A differenza di altri Paesi vicini come lo Zimbabwe, il Mozambico o lo stesso Sudafrica, in cui i partiti egemoni stanno vivendo una parziale crisi dei consensi, in Namibia lo Swapo ha raggiunto alle scorse elezioni del 2014 percentuali che hanno superato l’85% dei consensi, guadagnando 77 seggi su 96 nell’Assemblea Nazionale e lasciando solo le briciole ai partiti di opposizione.
Quest’anno gli osservatori sono d’accordo nel dire che queste percentuali probabilmente non si ripeteranno, a causa sia della crisi economica che ha raddoppiato il rapporto debito-Pil (passato dal 23% del 2014 al 49% del 2019), sia della grave siccità che ha colpito il Paese lasciando 700 mila persone con necessità di aiuti alimentari e costringendo il presidente Hage Geingob e la primo ministro Saara Kuugongelwa a dichiarare lo stato di emergenza.
Una vittoria annunciata
E proprio Hage Geingob si è candidato per vincere un secondo mandato da presidente. Se fino a poco tempo fa il motto principale delle battaglie per l’indipendenza era «La Swapo è la nazione, la nazione è la Swapo», con un sostanziale e inevitabile sovrapposizione tra il sistema statale e quello del movimento-partito, oggi le cose stanno lentamente cambiando. In un Paese in cui la media dell’età è molto bassa, i giovani nati dopo l’indipendenza, sempre più determinanti per l’esito del voto, non hanno più nelle loro corde questa sovrapposizione, e tendono a votare anche per altri partiti.

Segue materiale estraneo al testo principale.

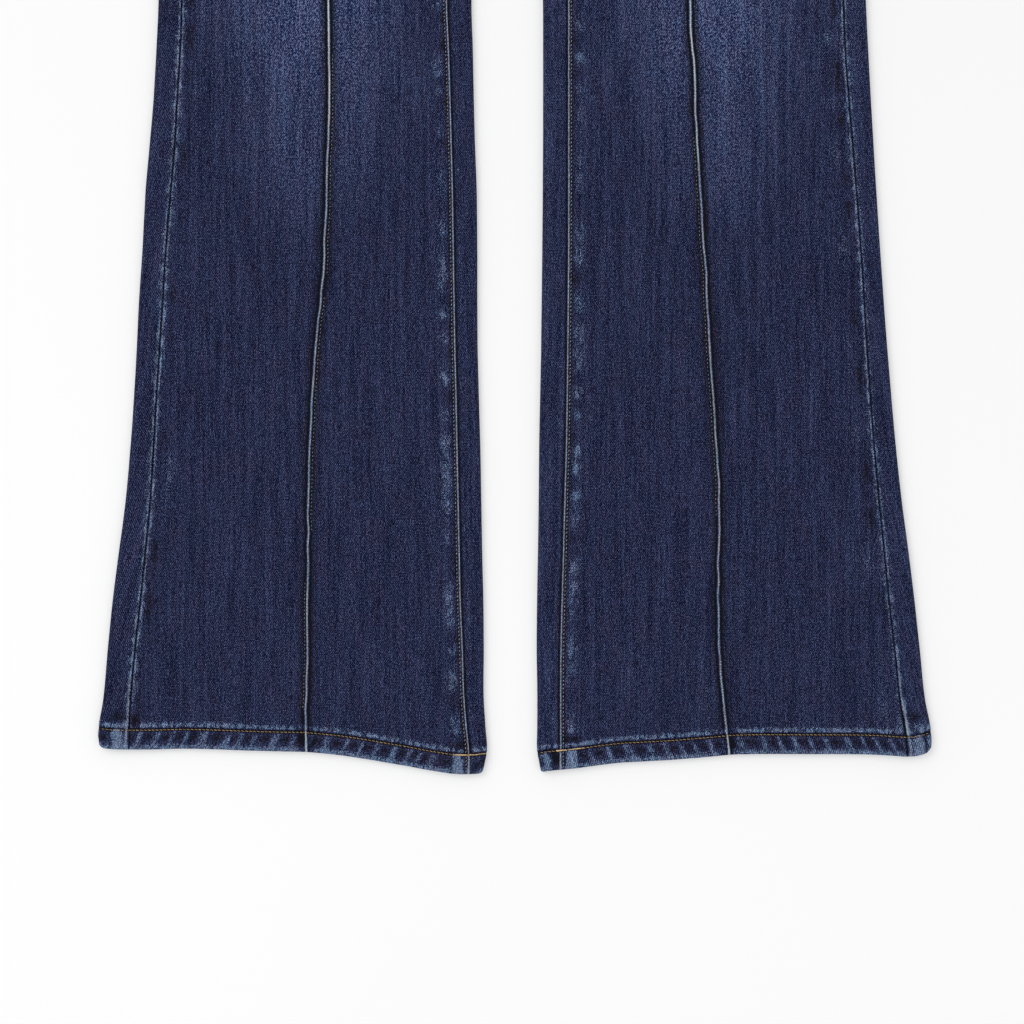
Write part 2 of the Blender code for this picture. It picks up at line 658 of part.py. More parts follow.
def add_loops(material, collection, parent):
    """Two belt loops on the waistband's front and three under its back."""
    over = SEAT_LIFT + 2 * BAND_WALL + 2 * GAP
    places = {
        "loop_front_right": (-LOOP_FRONT_PLACE, FRONT_DIP, over),
        "loop_front_left": (LOOP_FRONT_PLACE, FRONT_DIP, over),
        "loop_back_right": (-LOOP_BACK_PLACE, BACK_RISE, 0.0),
        "loop_back_left": (LOOP_BACK_PLACE, BACK_RISE, 0.0),
        "loop_back_middle": (0.0, BACK_RISE, 0.0),
    }
    for name, (place, middle, up) in places.items():
        loop = add_object(name, slab(name, loop_outline(), CLOTH), material, collection, parent)
        height = WAIST_SEAM + middle * (1.0 - (place / WAIST_HALF_WIDTH) ** 2)
        loop.location = (place + SEAT_CENTRE + MIDDLE, height - LENGTH / 2, up)
        slope = -2.0 * middle * place / WAIST_HALF_WIDTH**2
        loop.rotation_euler = (0.0, 0.0, math.atan(slope))


def add_button(material, collection, parent):
    """A turned metal button with a raised rim, on the waistband's left end."""
    rim = BUTTON_RADIUS
    profile = (
        (0.0, 0.0),
        (0.45 * rim, 0.0),
        (0.90 * rim, 0.30 * BUTTON_HEIGHT),
        (rim, 0.62 * BUTTON_HEIGHT),
        (0.92 * rim, 0.95 * BUTTON_HEIGHT),
        (0.80 * rim, BUTTON_HEIGHT),
        (0.68 * rim, 0.82 * BUTTON_HEIGHT),
        (0.0, 0.82 * BUTTON_HEIGHT),
    )
    mesh = bpy.data.meshes.new("button")
    shape = bmesh.new()
    points = [shape.verts.new((radius, 0.0, up)) for radius, up in profile]
    edges = [shape.edges.new(pair) for pair in zip(points, points[1:])]
    bmesh.ops.spin(
        shape, geom=points + edges, cent=(0.0, 0.0, 0.0), axis=(0.0, 0.0, 1.0),
        angle=2.0 * math.pi, steps=24, use_merge=True,
    )
    bmesh.ops.remove_doubles(shape, verts=shape.verts, dist=0.00001)
    bmesh.ops.recalc_face_normals(shape, faces=shape.faces)
    shape.to_mesh(mesh)
    shape.free()
    button = add_object("button", mesh, material, collection, parent)
    height = WAIST_SEAM + FRONT_DIP + BAND_DEPTH / 2
    up = SEAT_LIFT + 3 * BAND_WALL + 3 * GAP
    button.location = (BUTTON_PLACE + SEAT_CENTRE + MIDDLE, height - LENGTH / 2, up)


def main():
    """Build the jeans."""
    for old in list(bpy.data.objects):
        bpy.data.objects.remove(old, do_unlink=True)
    collection = bpy.data.collections.new("wide_leg_jeans")
    bpy.context.scene.collection.children.link(collection)
    parent = bpy.data.objects.new("jeans", None)
    collection.objects.link(parent)
    denim = principled("denim", INDIGO, 0.9)
    denim_dark = principled("denim_dark", INDIGO_DARK, 0.9)
    denim_light = principled("denim_light", INDIGO_LIGHT, 0.9)
    copper = principled("copper", COPPER, 0.35, 1.0)
    brass = principled("brass", BRASS, 0.35, 1.0)
    for word, side in SIDES.items():
        for name, grids, material, around in (
            (f"front_{word}", front_grids(side), denim, False),
            (f"back_{word}", back_grids(side), denim_dark, False),
            (f"yoke_{word}", yoke_grids(side), denim, False),
            (f"hem_{word}", hem_grids(side), denim_light, True),
            (f"pocket_facing_{word}", facing_grids(side), denim_dark, False),
        ):
            add_object(name, cloth_wall(name, grids, around), material, collection, parent)
    add_object("waistband", cloth_wall("waistband", waistband_grids()), denim, collection, parent)
    add_object("zip", cloth_wall("zip", zip_grids()), brass, collection, parent)
    add_back_pockets(denim_dark, collection, parent)
    add_loops(denim_light, collection, parent)
    add_button(copper, collection, parent)


main()
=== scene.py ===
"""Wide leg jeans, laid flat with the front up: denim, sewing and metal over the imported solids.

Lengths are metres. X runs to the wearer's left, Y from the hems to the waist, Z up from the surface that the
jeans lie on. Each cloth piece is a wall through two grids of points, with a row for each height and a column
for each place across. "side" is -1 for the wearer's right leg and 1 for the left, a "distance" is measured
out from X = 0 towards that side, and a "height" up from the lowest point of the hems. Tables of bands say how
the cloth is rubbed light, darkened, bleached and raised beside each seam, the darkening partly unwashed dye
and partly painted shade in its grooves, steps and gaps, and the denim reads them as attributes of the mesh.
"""

import math
from collections import namedtuple

import bpy
import numpy as np
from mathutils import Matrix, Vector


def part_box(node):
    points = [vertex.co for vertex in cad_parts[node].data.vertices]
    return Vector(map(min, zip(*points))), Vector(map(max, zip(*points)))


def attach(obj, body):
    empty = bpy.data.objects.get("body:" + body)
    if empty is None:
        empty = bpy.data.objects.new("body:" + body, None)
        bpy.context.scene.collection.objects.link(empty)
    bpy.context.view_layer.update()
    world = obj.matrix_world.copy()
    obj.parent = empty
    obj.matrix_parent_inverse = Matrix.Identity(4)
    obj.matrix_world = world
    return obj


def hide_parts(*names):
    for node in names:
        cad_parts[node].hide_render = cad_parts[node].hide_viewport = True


bl_info = {
    "name": "Wide Leg Jeans",
    "version": (1, 0, 0),
    "blender": (4, 5, 0),
    "location": "3D View > Sidebar > Jeans",
    "description": "Denim, sewing and metal for a pair of wide leg jeans laid flat",
    "category": "Mesh",
}

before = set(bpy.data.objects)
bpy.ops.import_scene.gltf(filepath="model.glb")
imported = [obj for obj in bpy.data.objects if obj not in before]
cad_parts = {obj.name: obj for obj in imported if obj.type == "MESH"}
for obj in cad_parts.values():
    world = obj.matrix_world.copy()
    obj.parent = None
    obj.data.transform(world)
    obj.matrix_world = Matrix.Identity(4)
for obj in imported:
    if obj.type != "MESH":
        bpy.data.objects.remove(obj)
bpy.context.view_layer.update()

# The garment's own sizes, as its solids have them.
CLOTH = 0.0012
GAP = 0.0003
LENGTH = 1.1208
MIDDLE = 0.00043
SEAT_CENTRE = -0.004
FOLD_RADIUS = 0.0025
FOLD_STEPS = 4
INNER_ROOM = 0.0010
SEAT_LIFT = 0.0015
LIFT_HEIGHTS = (0.796, 0.843)
EDGE_FLAP = 0.0004
EDGE_SPACING = 0.0008
SEAM_STEP = 0.00005
FRONT_SLOPE = 0.045
PANEL_START = 0.01396
PANEL_TOP = 0.900
HEM_DEPTH = 0.0139
HEM_WALL = 0.0022
HEM_RADIUS = 0.0030
HEM_ROOM = 0.0005
HEM_BLEND = 0.150
HEM_RISE = 0.0012
TUCK_FOOT = 0.0018
TUCK_HEIGHT = 0.0008
WAIST_SEAM = 1.0722
WAIST_HALF_WIDTH = 0.187
WAIST_BLEND = 0.110
FRONT_DIP = -0.020
BACK_RISE = 0.010
WAIST_RISE = 0.0011
BAND_DEPTH = 0.038
BAND_WALL = 0.0024
BAND_GAP = 0.0005
BAND_UNDERLAP = 0.038
BAND_RAMP = (0.041, 0.058)
YOKE_SIDE = 1.032
YOKE_CENTRE = 1.007
YOKE_HALF_WIDTH = 0.209
FLY_HEIGHTS = (0.900, 0.930, 0.945)
FLY_LAP = 0.006
FLY_TOP = 0.0051
FLY_UNDER = 0.0027
POCKET_LOW = 0.980
POCKET_REACH = 0.068
POCKET_EDGE = 0.0046
FACING_UNDERLAP = 0.012
FACING_SLOPE = 0.018
FACING_INSET = 0.004
FACING_LOW = 0.966
BACK_POCKET_WIDTH = 0.140
BACK_POCKET_FOOT = 0.122
BACK_POCKET_SIDE = 0.130
BACK_POCKET_POINT = 0.022
BACK_POCKET_CENTRE = 0.098
BACK_POCKET_TOP = 1.000
BACK_POCKET_TURN = math.radians(3.0)
LOOP_WIDTH = 0.011
LOOP_LENGTH = 0.045
LOOP_OVERHANG = 0.007
LOOP_FRONT_PLACE = 0.086
LOOP_BACK_PLACE = 0.128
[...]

Come abbiamo detto l’esito delle elezioni è praticamente scontato, ma sarà interessante soprattutto vedere se i voti al presidente saranno meno dei voti che la Swapo prenderà in parlamento: ciò dimostrerà che il presidente uscente Geingob non è del tutto riuscito a mantenere le promesse nel suo primo mandato.
Il problema principale, strettamente legato alla crisi economica, è l’alto tasso di disoccupazione giovanile: si calcola che il tasso di disoccupati sia vicino al 50% per gli under 35 e secondo un sondaggio di Afrobarometer il 54% delle persone pensano che il primo problema del Paese sia proprio l’occupazione (segue la siccità, 30%, e la lotta alla povertà, 21%).
Cosa tenere d’occhio
La sfida più o meno esplicita di tutte le opposizione è quella di strappare allo Swapo la maggioranza dei due terzi che permetterebbe di cambiare a maggioranza la costituzione. E oltre al consenso personale del presidente uscente, ci sono un paio di movimenti e partiti interessanti da osservare.
Il primo è il Movimento dei senza terra (Landless People’s Movement) che punta a ottenere una ventina di seggi in parlamento. È forte soprattutto nelle aree del centro-sud e, come spesso accade, è profondamente legato a questioni etniche più che territoriali. La sfida sarà quella di erodere il più possibile il consenso dello Swapo e capitalizzare il malcontento.
C’è interesse anche intorno al candidato Panduleni Itula, già primario di odontoiatria in un ospedale della capitale (del quartiere di Katutura, in lingua otijeherero “il posto dove nessuno vuole vivere”), che ha ricevuto l’endorsement del partito dei Combattenti per la Libertà Economica (Namibian Economic Freedom Fighters – Neff) e del Partito Repubblicano.